After six poets, I was worried I wouldn’t be able to process much else. But Cheryl Boyce Taylor, our seventh poet, was easy on the ears. Her rich Trinidadian accent, vivacious stories, and a sensual cornucopia of tropical colors and textures lifted my spirits immediately. “Turkey Basting” was a poem about the time-honored lesbian solution to a “womb dry as whale bone”. Her “Poodles and Sour Cream” was an earthy introduction to class consciousness.

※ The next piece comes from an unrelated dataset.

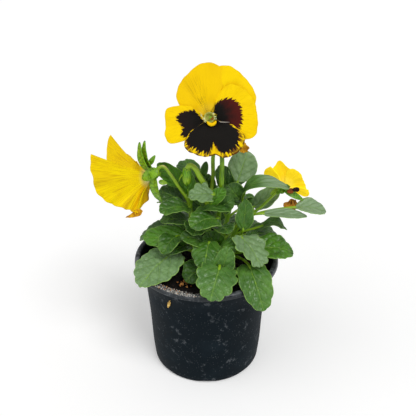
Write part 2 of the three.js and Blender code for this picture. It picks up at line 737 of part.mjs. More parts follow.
// Dry petals crumpled together: a few short waved blades from one point.
function crumpledSolid(top, blades) {
  return fuse(blades.map(({ to, width, face }) => {
    const tip = top.map((v, i) => v + to[i]);
    const crease = { teeth: 2, depth: 0.25, arch: 1, cup: 1, ruffle: 0.8, belly: -0.3 };
    return bladeSolid(new Blade({ joint: top, tip, width, face, ...crease }));
  }));
}

const SPENT_TOP = beyond(SPENT_STALK, CLEARANCE + LEAF_THICKNESS / 2);
const SPENT_PETALS = [
  { to: [3, -1, -8], width: 7, face: [0, -1, 0.2] },
  { to: [-2, 2, -7], width: 6, face: [-1, 0.6, 0] },
];
const WITHERED_TOP = [69, 1.5, 150.4];
const WITHERED_PETALS = [
  { to: [-3, -1, -8], width: 9, face: [0, -1, 0.2] },
  { to: [1, 1, -7], width: 7, face: [0.9, -0.4, 0] },
];

// ---------------------------------------------------------------- assembly

const plant = new THREE.Group();

function addPiece(name, solid, finish) {
  const mesh = new THREE.Mesh(geometryFromSolid(solid), new THREE.MeshStandardMaterial(FINISHES[finish]));
  mesh.name = name;
  plant.add(mesh);
}

const STEMS = [
  LEFT_STEM, FRONT_STEM, CENTRE_STEM, FRONT_RIGHT_STEM, RIGHT_STEM, BACK_RIGHT_STEM, BACK_LEFT_STEM,
  MAIN_STALK,
];
const growths = {
  stem_left: [stalkSolid(LEFT_STALK, 1.3), ...LEFT_BLOOM.greenSolids()],
  stem_centre: [...budSolids(), stalkSolid(SPENT_STALK, 1.3)],
  stem_right: [stalkSolid(RIGHT_STALK, 1.4), ...RIGHT_BLOOM.greenSolids()],
  stalk_main: MAIN_BLOOM.greenSolids(),
};

addPiece('pot', potSolid(), 'pot');
addPiece('soil', soilSolid(STEMS), 'soil');
for (const stem of STEMS) addPiece(stem.name, new Stem(stem).solid(growths[stem.name]), 'leaf');
addPiece('bloom_main', MAIN_BLOOM.petalsSolid(), 'petal');
addPiece('bloom_left', LEFT_BLOOM.petalsSolid(), 'petal');
addPiece('bloom_right', RIGHT_BLOOM.petalsSolid(), 'petal');
addPiece('spent_petals', crumpledSolid(SPENT_TOP, SPENT_PETALS), 'withered');
addPiece('withered_petal', crumpledSolid(WITHERED_TOP, WITHERED_PETALS), 'withered');

export default plant;
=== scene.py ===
"""A yellow pansy in its round black nursery pot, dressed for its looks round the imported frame.

Lengths and places are in millimetres, as on the plant, and a mesh is brought to metres when it is made.
The origin is the middle of the pot's foot, +Z is up, and the main flower looks towards -Y.
"""

import logging
import math
import random
from contextlib import contextmanager
from dataclasses import dataclass, field, replace
from enum import Enum
from typing import Any, Callable, Iterator, Sequence

import bmesh
import bpy
import numpy as np
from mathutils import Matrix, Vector, noise


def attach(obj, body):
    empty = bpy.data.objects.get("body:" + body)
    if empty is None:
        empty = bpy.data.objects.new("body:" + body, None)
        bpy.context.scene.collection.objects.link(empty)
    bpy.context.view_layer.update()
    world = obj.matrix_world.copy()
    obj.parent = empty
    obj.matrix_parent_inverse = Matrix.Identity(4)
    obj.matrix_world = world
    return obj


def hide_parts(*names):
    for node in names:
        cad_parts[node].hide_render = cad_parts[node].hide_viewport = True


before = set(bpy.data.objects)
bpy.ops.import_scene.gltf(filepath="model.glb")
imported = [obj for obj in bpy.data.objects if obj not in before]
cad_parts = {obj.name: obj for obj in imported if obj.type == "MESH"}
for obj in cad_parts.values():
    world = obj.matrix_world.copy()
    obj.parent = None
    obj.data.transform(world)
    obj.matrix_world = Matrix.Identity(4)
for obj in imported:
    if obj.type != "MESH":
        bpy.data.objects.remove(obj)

LOG = logging.getLogger("pansy")
BODY = "root"
MM = 0.001

Piece = bpy.types.Object
Array = np.ndarray
Point = tuple[float, float, float]
Colour = tuple[float, float, float]
Profile = Sequence[tuple[float, float]]
Draw = Callable[[], float]

UP = np.array([0.0, 0.0, 1.0])
FRONT: Point = (0.0, -0.87, 0.48)
# SUN is the side from which the stalks' painted highlight is laid.
SUN: Point = (1.4, -0.9, 2.4)
ASLANT: Point = (0.31, 0.87, 0.37)
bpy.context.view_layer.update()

PATTERN = "pattern"
SIDE_VEINS = 3.6
VEIN_SLANT = 0.55
VEIN_BEND = 1.25
VEIN_SHIFT = 0.4
NO_BLOTCH = -30.0
PROFILE_STEPS = 4
WAVES, FRILLS, RIPPLES = 6.5, (15, 27), 31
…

She followed these with reminiscences about her drunken father, striving towards “life after malt liquor” across surfaces of copper, cadmium, porcelain. Taylor’s late mother was also re-born right before our eyes as Taylor invoked her mother’s voice and Creole grammar. “She little trinket shop” bore a fruit of re-purposed pronouns in a running stream of consciousness. She closed with tender words about Tobago and a gloriously clear-eyed celebration of the “night bloom”.

The lyric play was intoxicating, and a number of assumptions about gender, race, and place had exploded by the end of this mini-marathon. It was an impressive showing by a groundbreaking new publisher. Thank you to the poets, the Sibling Rivalry staff, and everyone at the Bryant Park Reading Room.